For the entire FY17 (which begun in June and ends in May 2017), Oracle expects Saas/PaaS revenue to increase 65%-plus. Oracle expects Forex headwinds to be quite muted to the tune of a 1% impact on “certain businesses” thanks to a weaker dollar.

Oracle’s SaaS/PaaS growth has been accelerating: 20% in FY14, 34% in FY15 and 52% in the just-ended FY16. There is a clear trend where Oracle’s cloud growth rate is beginning to approach that by market leaders Amazon and Microsoft. AWS grew 64% YoY to $2.6 billion during the last quarter, while Azure grew in the triple-digits.

But that’s only part of what’s going right at Oracle.

SaaS/PaaS margins have also been trending north — up 400 basis points to 56% during the last quarter.

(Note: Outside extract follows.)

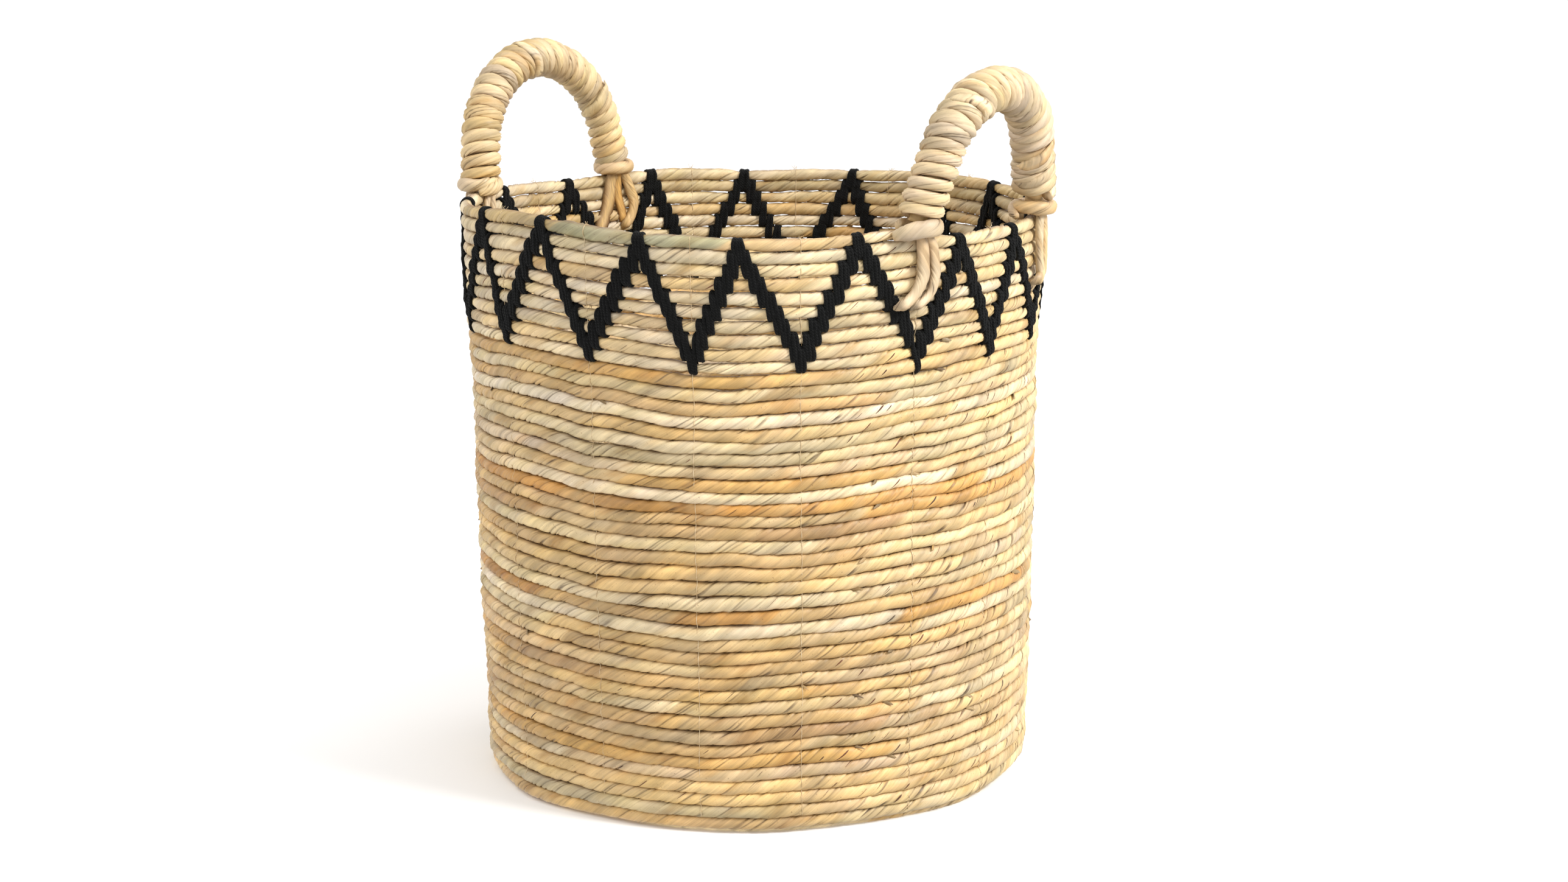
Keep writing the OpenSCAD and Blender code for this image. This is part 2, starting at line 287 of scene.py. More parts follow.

Oracle expects that metric to hit 57% by the end of FY17 and has set a long-term target of 80%, which compares favorably with gross margins by on-premise software.

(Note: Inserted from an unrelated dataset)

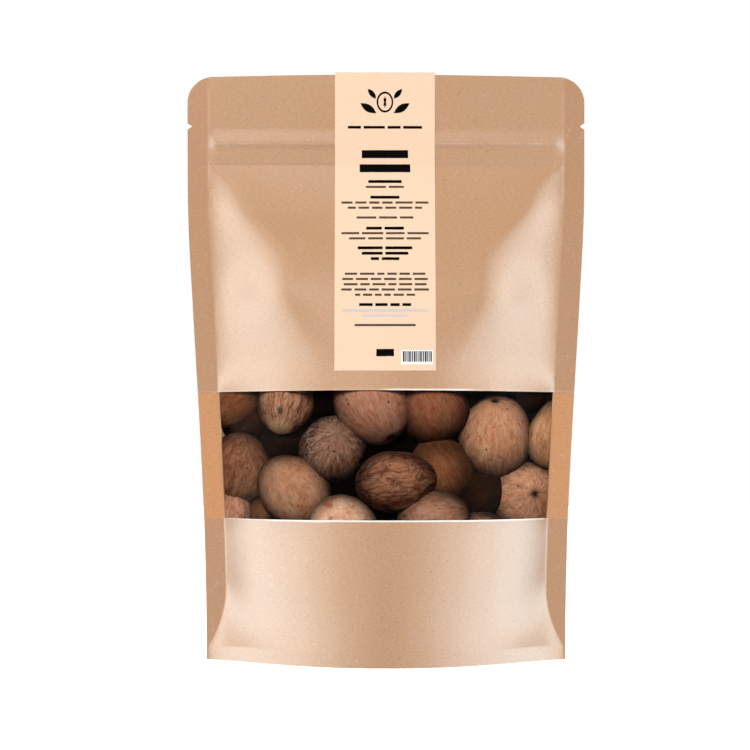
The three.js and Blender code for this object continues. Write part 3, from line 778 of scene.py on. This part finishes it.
def window_film(form, material):
    """The film from side edge to side edge, tucked behind the paper's cut edges."""
    z = rows(form.window_low, 0.9, form.window_high)
    x = form.columns(z, inside=120, seal=5)
    share = (z[:, None] - form.window_low) / (form.window_high - form.window_low)
    low = form.window_edge(x, "low") - FILM_TUCK
    high = form.window_edge(x, "high") + FILM_TUCK
    z = low + (high - low) * share
    y = form.front(x, z) + form.layer - FILM_DEEP
    x = x * (1.0 - FILM_INSET)
    return sheet("clear_window_film", np.stack([x, y, z], -1), FILM_STOCK, material)


LABEL_STOCK = 0.1
LABEL_OFF = 0.04

# The stiff label bridges the zip: heights, and how far it stands off the panel there.
LABEL_BRIDGE = ((131.0, 0.0), (137.6, 0.53), (146.6, 0.53), (152.0, 0.0))

# How far each print lies off the label's face, so that none is buried in another.
WHITE_OFF, FADED_OFF, INK_OFF = 0.01, 0.02, 0.03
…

On-Premise Software/Hardware Declines Muted

The trend in the past few years has been one where Oracle’s cloud growth has largely been offset by declines in on-premise software and hardware sales. New software license revenue declined 12% YoY to $2.7 billion, while software updates/product support revenue (driven by past deals) rose 3% to $4.8 billion.

Meanwhile, hardware revenue tumbled 9% YoY to $1.28 billion, mainly due to a weak server market and decreasing popularity of UNIX servers.

But the effects of falling on-premise software/hardware revenue are now beginning to become muted relative to cloud growth. After a turbulent period of multi-year revenue declines, Oracle expects to return to positive growth territory during the current quarter by posting 2% to 5% YoY growth in constant currency, with total software/cloud growth clocking in at 5% to 7% compared to 0% growth during the last quarter. Wall Street has projected for the company to post 2% growth in dollar terms.

This certainly looks like a turning point in Oracle’s fortunes and bodes well for ORCL stock. Oracle stock has badly underperformed the tech sector over the past five years, with ORCL stock piling on gains of 25.5% vs. 74% for the Technology Select Sector SPDR Fund (XLK).

Oracle stock appears cheap, trading at a price-earnings ratio of 19 vs. 26 for the software industry. With earnings projected to grow at 6.5% compounded annual growth rate over the next five years, Oracle stock looks like a good buy.

As of this writing, Brian Wu did not hold a position in any of the aforementioned securities.